By CHRIS OLDS| Beckett Baseball Editor

Unlike previous seasons, this year’s World Series might have the makings of a true fall classic on the field as well as in hobby shops.

howardThere are several reasons, but most notably you have the fact that one team has the look of a dynasty in the making — the Philadelphia Phillies — appearing in its second straight Series vs. “The Evil Empire” in the New York Yankees, the 26-time world champions who bought their way into yet another postseason.

To be fair, both teams have their fair share of free agent acquisitions or key players gained in trades. And, sure, both teams spend money, too — the Phillies at $113 million this year and the Yankees at $201 million. And, sure, they do have to play the games after writing the checks — but it’s tough for anyone to discount with a straight face the buying power that totaled $420 million spent this off-season for CC Sabathia, Mark Teixeira and A.J. Burnett.

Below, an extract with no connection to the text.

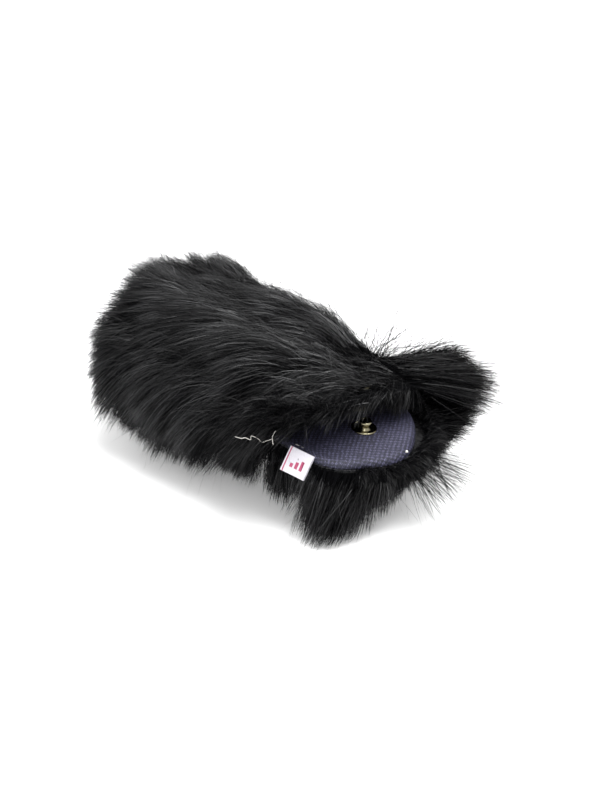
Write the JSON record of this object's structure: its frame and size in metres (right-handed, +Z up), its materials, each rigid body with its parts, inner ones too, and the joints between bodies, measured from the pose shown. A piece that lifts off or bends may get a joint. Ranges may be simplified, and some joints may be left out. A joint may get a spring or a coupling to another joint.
{
  "type": "furry windscreen",
  "caption": "Slip-on long-pile fur windscreen with a lined pocket, an arched lip, a fold-down tongue with a press stud, and a side label.",
  "frame": {"origin": "centre of the bounding box's bottom face, where the cover lies on its base panel", "axes": "+X from the closed end to the mouth and tongue, +Z up; the label is on the -Y side"},
  "size_m": [0.201, 0.112, 0.081],
  "materials": {
    "black_pile": "long pile",
    "foam": "open cell",
    "navy_mesh": "fine mesh weave",
    "black_tape": "woven tape",
    "dark_thread": "thread",
    "white_thread": "thread",
    "antique_brass": "darkened, polished high spots",
    "spring_steel": "bright wire",
    "woven_label": "satin-woven ribbon"
  },
  "bodies": {
    "cover": {"fur_nose_panel": "black_pile", "fur_top_panel": "black_pile", "fur_base_panel": "black_pile", "foam_nose": "foam", "foam_top": "foam", "foam_base": "foam", "lining_nose": "navy_mesh", "lining_top": "navy_mesh", "lining_base": "navy_mesh", "side_seam_tape_left": "black_tape", "side_seam_tape_right": "black_tape", "nose_seam_tape": "black_tape", "mouth_stitching": "dark_thread", "corner_tacks": "dark_thread", "loose_thread": "white_thread"},
    "lip": {"lip_fur": "black_pile", "lip_lining": "navy_mesh", "lip_binding": "black_tape", "stud_socket": "antique_brass", "socket_spring": "spring_steel", "socket_cap": "antique_brass"},
    "tongue": {"tongue_fur": "black_pile", "tongue_foam": "foam", "tongue_lining": "navy_mesh", "press_stud": "antique_brass", "stud_eyelet": "antique_brass", "label_stitching": "white_thread", "thread_knot": "white_thread"},
    "label": {"label": "woven_label"}
  },
  "joints": [
    {"name": "tongue_fold", "type": "hinge", "parent": "cover", "child": "tongue", "pos_m": [0.034, 0, 0.041], "axis": [0, -1, 0], "range_deg": [-32, 23.5]},
    {"name": "lip_lift", "type": "hinge", "parent": "cover", "child": "lip", "pos_m": [0.034, 0, 0.079], "axis": [0, -1, 0], "range_deg": [0, 25]},
    {"name": "label_flip", "type": "hinge", "parent": "tongue", "child": "label", "pos_m": [0.0535, -0.0362, 0.03864], "axis": [-0.9654, -0.2052, 0.1608], "range_deg": [-15, 45]}
  ]
}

It’s this great matchup of big bats, strong arms and good cardboard that should generate interest in the markets that run parallel to the action on the field.

Hobby-wise several of the key stars for Philadelphia appear as Phillies on their Rookie Cards because they are home-grown talents  — and that’s a plus when it comes to success in the card shop. There’s the name and team recognition when beginning collectors (and others) want to land the RCs of their Series MVP and he’s wearing the same uniform on his card as he was on your television screen.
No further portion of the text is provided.